Un soir de mission pour la soupe de nouilles, C. parle de ses lectures de Lovecraft, et le décor, au retour, se prête bien à la conversation...

D'autres fois, on a l'impression de voir les plantes et le silence prendre le dessus.

On trouve ainsi refuge plusieurs jours dans les nuages d'Alishan, à se promener dans les forêts de bambous ou les plantations de thé.

Plusieurs chemins ont été aménagés pour les promeneurs, qui ne donnent pas l'impression d'avoir été bétonnés, mais soignés pour s'intégrer aux forêts de bambous.

Un chien nous y suit pendant plusieurs heures : il semblait deviner qu'on allait forcément revenir au point de départ, là où il nous avait adoptés. Il faut parfois gravir plusieurs centaines de marches pour aller voir un arbre ancien...

On se récompense au retour dans des cafés où on sert du oolong.

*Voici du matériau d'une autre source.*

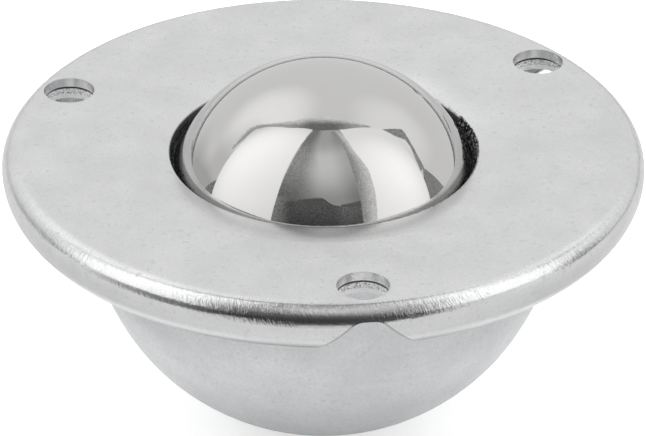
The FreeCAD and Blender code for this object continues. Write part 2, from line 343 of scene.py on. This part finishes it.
# The race cup, the retainer and the bearing balls: hardened steel inside the bowl, ground on the
# cup and the ring and polished on the balls.

WHEEL_MARK_RELIEF = 0.000004

ground_steel, tree, shader, place = new_material("ground_steel")
marks = noise_at(tree, stretched(tree, place, (80.0, 80.0, 2600.0)), 1.0, 3.0, 0.6)
tone = blend_colour(tree, marks, (0.36, 0.36, 0.37, 1), (0.52, 0.52, 0.53, 1))
rough = ramp(tree, marks, 0.2, 0.8, 0.38, 0.24)
normal = relief(tree, marks, WHEEL_MARK_RELIEF)
feed_all(tree, shader, Base_Color=tone, Metallic=1.0, Roughness=rough, Normal=normal)
dress(nodes["race_cup"], ground_steel)
dress(nodes["ball_retainer"], ground_steel)

bearing_steel, tree, shader, place = new_material("bearing_steel")
haze = noise_at(tree, place, 700.0, 3.0, 0.6)
tone = blend_colour(tree, haze, grey(0.54), grey(0.60))
feed_all(tree, shader, Base_Color=tone, Metallic=1.0, Roughness=ramp(tree, haze, 0.3, 0.7, 0.06, 0.12))
for name, node in nodes.items():
    if "bearing" in name:
        dress(node, bearing_steel)


# The felt ring: black wool felt that stands in the gap round the ball. Its top is uneven, and loose
# fibres stand out of it, some of them over the edge of the cover's opening.

low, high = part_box("load_ball")
BALL_CENTRE = (low.z + high.z) / 2
BALL_RADIUS = (high.z - low.z) / 2
FELT_SPHERE = BALL_RADIUS + 0.0001
low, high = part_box("felt_seal")
FELT_OUTER = high.x
FELT_FOOT = low.z
FELT_BACK = high.z
FELT_TOP = FELT_BACK - 0.00113
FELT_RELIEF = 0.00008
FELT_SIDES = 720
WALL_STEPS = 6
TOP_STEPS = 8
TOP_STRIDE = 0.0002


def new_object(name, points, faces, material):
    """An object with a mesh of its own and one material."""
    mesh = bpy.data.meshes.new(name)
    mesh.from_pydata(points, [], faces)
    mesh.update()
    thing = bpy.data.objects.new(name, mesh)
    bpy.context.scene.collection.objects.link(thing)
    dress(thing, material)
    return thing


def new_piece(name, points, faces, body, material):
    """A smooth mesh piece that rides on a body."""
    piece = new_object(name, points, faces, material)
    piece.data.polygons.foreach_set("use_smooth", [True] * len(piece.data.polygons))
    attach(piece, body)
    return piece


def felt_reach(up):
    """How far the felt's inner wall lies from the axis at a height: it is round, like the ball."""
    return math.sqrt(FELT_SPHERE ** 2 - (up - BALL_CENTRE) ** 2)


felt_black, tree, shader, place = new_material("felt_black")
nap = noise_at(tree, place, 3800.0, 4.0, 0.7)
flecks = ramp(tree, noise_at(tree, place, 6000.0, 1.0), 0.60, 0.68)
tone = blend_colour(tree, nap, (0.006, 0.006, 0.007, 1), (0.022, 0.022, 0.024, 1))
tone = blend_colour(tree, flecks, tone, grey(0.32))
rough = ramp(tree, nap, 0.0, 1.0, 0.98, 0.88)
feed_all(tree, shader, Base_Color=tone, Roughness=rough, Normal=relief(tree, nap, FELT_RELIEF))
feed_all(tree, shader, Sheen_Weight=0.12, Sheen_Roughness=0.5, Specular_IOR_Level=0.15)

# The ring's section, from its outer foot up the inner wall, over the top and back to the outer edge.
felt_inner = felt_reach(FELT_TOP)
felt_profile = [(FELT_OUTER, FELT_FOOT)]
for step in range(WALL_STEPS + 1):
    up = FELT_FOOT + (FELT_TOP - FELT_FOOT) * step / WALL_STEPS
    felt_profile.append((felt_reach(up), up))
for step in range(TOP_STEPS):
    felt_profile.append((felt_inner + TOP_STRIDE * (step + 1), FELT_TOP))
felt_profile.append((FELT_OUTER, FELT_BACK))
first_top = WALL_STEPS + 1
last_top = WALL_STEPS + TOP_STEPS

points, faces = [], []
for side in range(FELT_SIDES):
    angle = 2 * math.pi * side / FELT_SIDES
    for index, (reach, up) in enumerate(felt_profile):
        x, y = reach * math.cos(angle), reach * math.sin(angle)
        if first_top <= index <= last_top:
            here = Vector((x, y, up))
            up += 0.00009 * noise.noise(here * 2600) + 0.00005 * noise.noise(here * 700)
            up += 0.00008 * math.sin(math.pi * (index - first_top) / (last_top - first_top))
        points.append((x, y, up))
count = len(felt_profile)
for side in range(FELT_SIDES):
    a, b = side * count, ((side + 1) % FELT_SIDES) * count
    for index in range(count):
        nxt = (index + 1) % count
        faces.append((a + index, b + index, b + nxt, a + nxt))
felt_ring = new_piece("felt_ring", points, faces, "fixed_unit", felt_black)
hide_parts("felt_seal")

fibre_black, tree, shader, place = new_material("fibre_black")
pale_share = ramp(tree, noise_at(tree, place, 3600.0, 1.0), 0.55, 0.63)
tone = blend_colour(tree, pale_share, (0.008, 0.008, 0.009, 1), grey(0.45))
feed_all(tree, shader, Base_Color=tone, Roughness=0.8, Specular_IOR_Level=0.25)

FIBRE_COUNT = 5200
FIBRE_CORNERS = 3
CURL_STEPS = 4


def add_fibre(points, faces, path, width):
    """A thin three-sided fibre along a path, tapering to its tip."""
    first = len(points)
    last = len(path) - 1
    for step, here in enumerate(path):
        along = (path[min(step + 1, last)] - path[max(step - 1, 0)]).normalized()
        across = along.orthogonal().normalized()
        other = along.cross(across)
        half = width / 2 * (1 - 0.7 * step / last)
        for corner in range(FIBRE_CORNERS):
            turn = 2 * math.pi * corner / FIBRE_CORNERS
            points.append(here + half * (math.cos(turn) * across + math.sin(turn) * other))
    for step in range(last):
        for corner in range(FIBRE_CORNERS):
            a = first + step * FIBRE_CORNERS + corner
            b = first + step * FIBRE_CORNERS + (corner + 1) % FIBRE_CORNERS
            faces.append((a, b, b + FIBRE_CORNERS, a + FIBRE_CORNERS))


def curled(root, heading, bend, length):
    """The path of a fibre that leaves its root along heading and curls towards bend."""
    path = [root]
    along = heading.normalized()
    for step in range(CURL_STEPS):
        path.append(path[-1] + along * (length / CURL_STEPS))
        along = (along + bend * 0.35).normalized()
    return path


def felt_place(angle, reach, up):
    """A place on the felt: its angle round the ball, its distance from the axis and its height."""
    return Vector((reach * math.cos(angle), reach * math.sin(angle), up))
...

Dieu sait qu'il est bon, le oolong en question... Pour ma part, je ne connaissais pas, et je commence à comprendre quelque chose. En quelques jours, on a l'impression qu'on pourrait ralentir encore, et dormir encore avec ces champs qui n'en finissent pas. Lorsqu'on atteint ce qu'on croit être un point élevé, il reste toujours quelque chose à voir au-dessus. Alors on regarde par en-dessous, et on n'est pas déçu.

Et puis il faut bien redescendre, abandonner les belles araignées qui, partout, laissent leur  toile s'imbiber de brume, et rentrer à Bangkok.